E adesso che succede?

Ogni cosa che finisce…ogni situazione che si chiude…porta via la parte di noi che aveva creduto e lottato…ma lascia venire alla luce…quella che vuole buttarsi in un nuovo inizio…

Tutti prima o poi ci troviamo a fare i conti con una chiusura, con la fine di qualcosa che aveva rappresentato la normalità, la quotidianità, e caratterizzato la nostra esistenza fino a poco tempo prima. Tutti credono che affrontare le conseguenze della scelta sia molto più semplice per chi, tra le due parti della coppia, prende la decisione, perché si ritiene, in modo completamente errato, che sia anche quella che non subisce alcun colpo per la fine della relazione, o che ne esce vincente e forte, lasciando l’altro, la vittima, in un dolore inconsolabile, senza averlo provocato né meritato.

Perché, nell’immaginario comune, chi mette la parola fine a una relazione, non ne soffre affatto?

Come si può credere che l’unica a fare le spese della chiusura di una storia sia solo e unicamente la parte che la subisce?

Per quale motivo colui che prende la decisione viene considerato il fortunato che ha potuto scegliere, dando per scontato che il suo percorso successivo sarà in discesa, mentre chi viene abbandonato avrà davanti una durissima salita?

In realtà la parte della coppia che arriva alla decisione di dire basta in modo definitivo e assoluto, con molta probabilità esce da un lungo, faticoso e doloroso periodo durante il quale la scelta è stata ponderata, soppesata, rinviata e analizzata un milione di volte; in alcuni casi il processo di presa di coscienza può essere durato mesi, in altri addirittura anni, durante i quali ha iniziato con il chiedersi cosa stesse succedendo, cercando di giustificare il distacco dal partner con un periodo di stanchezza, di insofferenza dovuta a cause esterne, in seguito ha analizzato uno a uno i propri sentimenti e le motivazioni che ne potevano aver provocato il loro affievolirsi e il successivo spegnersi, per poi fare i conti con la consapevolezza che forse una motivazione razionale non c’era.

E ancora è passata attraverso la fase nella quale cercava disperatamente un motivo, anche uno solo per aggrapparsi alla persona che aveva fatto parte della sua vita per tanto tempo, raccontandosi quanto sbagliato potesse essere perderla; infine ha dovuto affrontare il senso di sconfitta generato da tanti tentativi, pensieri, e battaglie interiori, falliti perché ha raggiunto la consapevolezza che, in assenza di sentimenti, non c’era più niente da salvare.

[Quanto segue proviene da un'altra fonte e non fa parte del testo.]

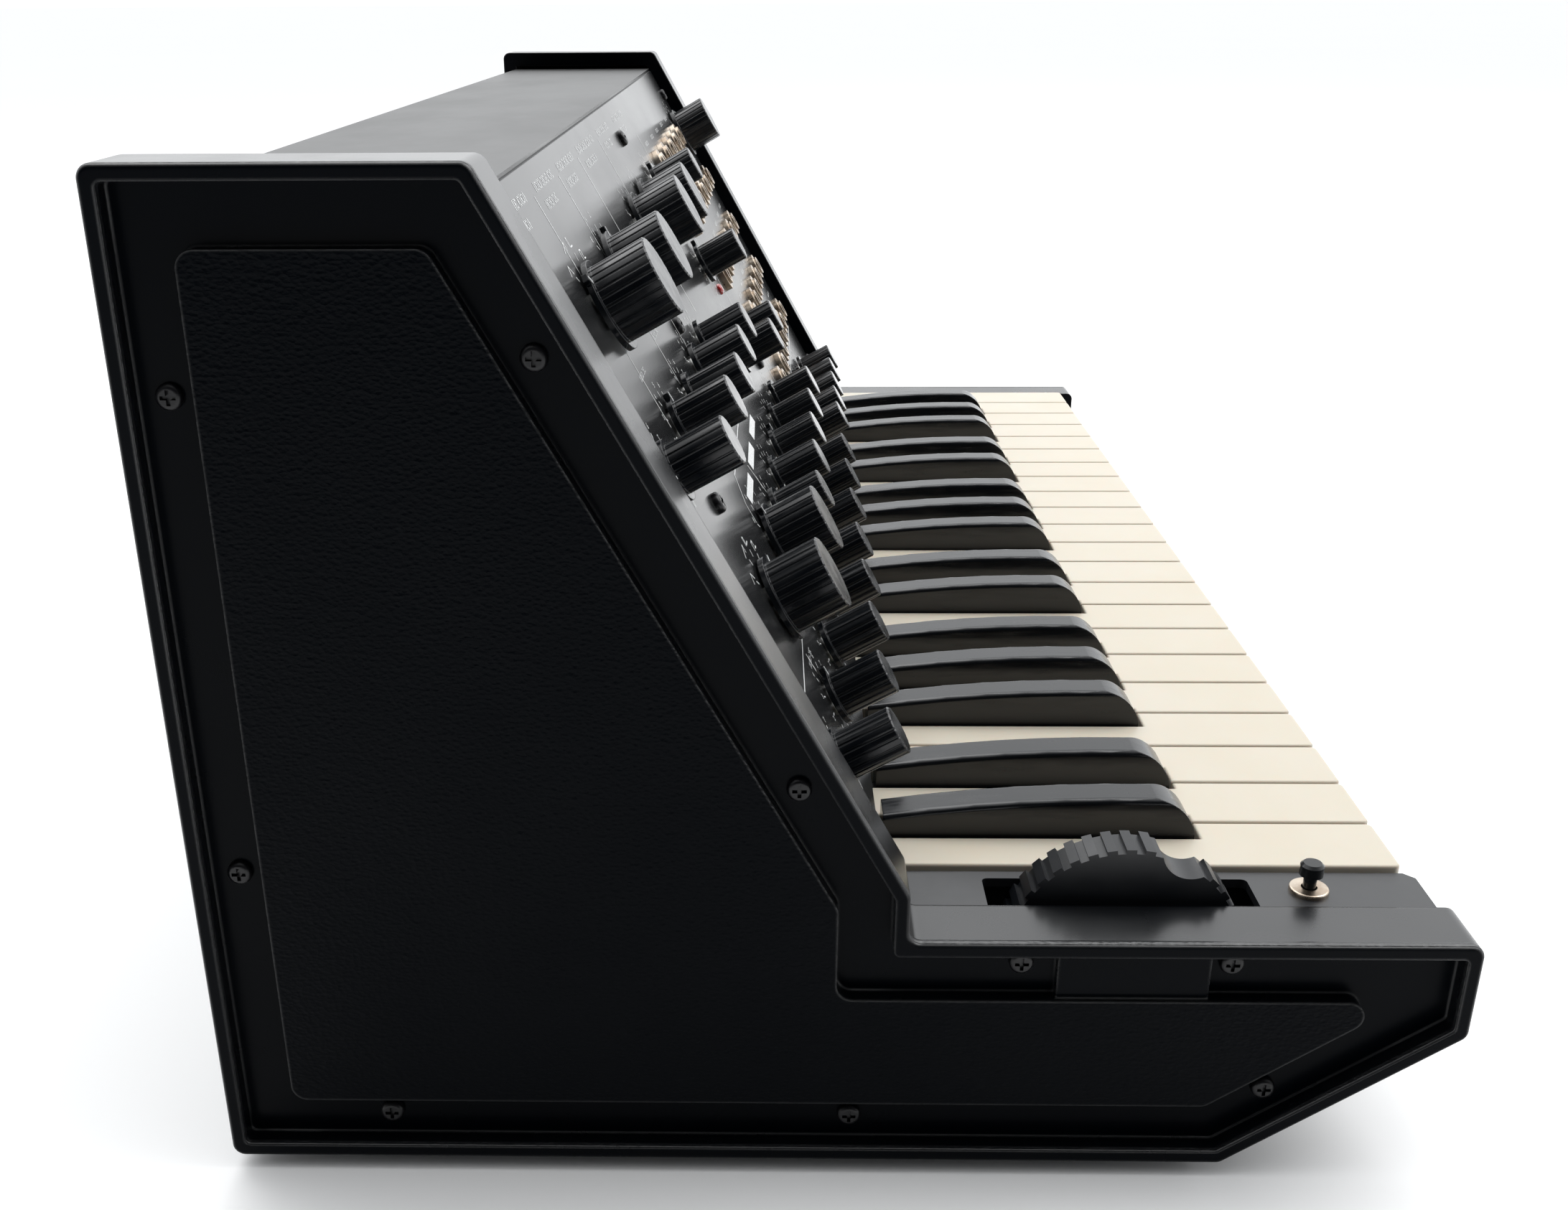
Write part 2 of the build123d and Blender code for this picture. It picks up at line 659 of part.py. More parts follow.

Ha dovuto sopportare il peso della responsabilità di una decisione che avrebbe provocato grande sofferenza alla persona con la quale aveva condiviso tutto, gioie e dolori, speranze, emozioni e progetti, accompagnata dall’impotenza di non essere capace di impedirlo.

Il momento della fine di un rapporto, soprattutto se al termine di una relazione molto lunga, causa in chi compie la scelta, un’enorme paura del futuro, di non essere capace di ributtarsi nella mischia, di sapere a cosa sta rinunciando e non avere idea di cosa dovrà affrontare, con quale tipo di persone dovrà relazionarsi, sentimenti che appartengono anche a chi subisce il distacco ma, nella parte attiva della decisione, permarrà sempre quel terribile senso di colpa che la farà vivere, per molto tempo, nel terrore di provocare quella stessa profonda sofferenza, alle altre persone con le quali intreccerà delle relazioni di tipo sentimentale che la immobilizzeranno in un’astinenza emotiva molto simile a un’autopunizione. Durante quel lungo periodo di disorientamento potrà assistere, spesso con sollievo e gioia, allo sbocciare di un nuovo amore per il partner abbandonato, ritenuto molto più meritevole di trovare presto qualcuno che lo sollevi dal dolore, ne conquisti la fiducia e lo aiuti a lasciarsi andare di nuovo.

Poi però, dopo una fase più o meno lunga durante la quale sceglie di non concedersi emozioni per non ferire nessuno, di non aprirsi a nessuna conoscenza e incontro per non dover di nuovo essere l’artefice di un distacco, si rende conto che non è attraverso le chiusure, le paure, i dubbi che può superare il senso di colpa per il dolore inflitto e ributtarsi nel mondo e nella vita, bensì soltanto liberandosi e assolvendosi dalla responsabilità di una decisione necessaria e inevitabile e aprendosi al desiderio di ripartire, che potrà far uscire quella parte di sé che avrà voglia di ricostruire, di buttarsi nel futuro senza la rete imprigionante dei rimorsi, di considerare la fine non nella accezione negativa del termine, ma come opportunità di un nuovo entusiasmante inizio.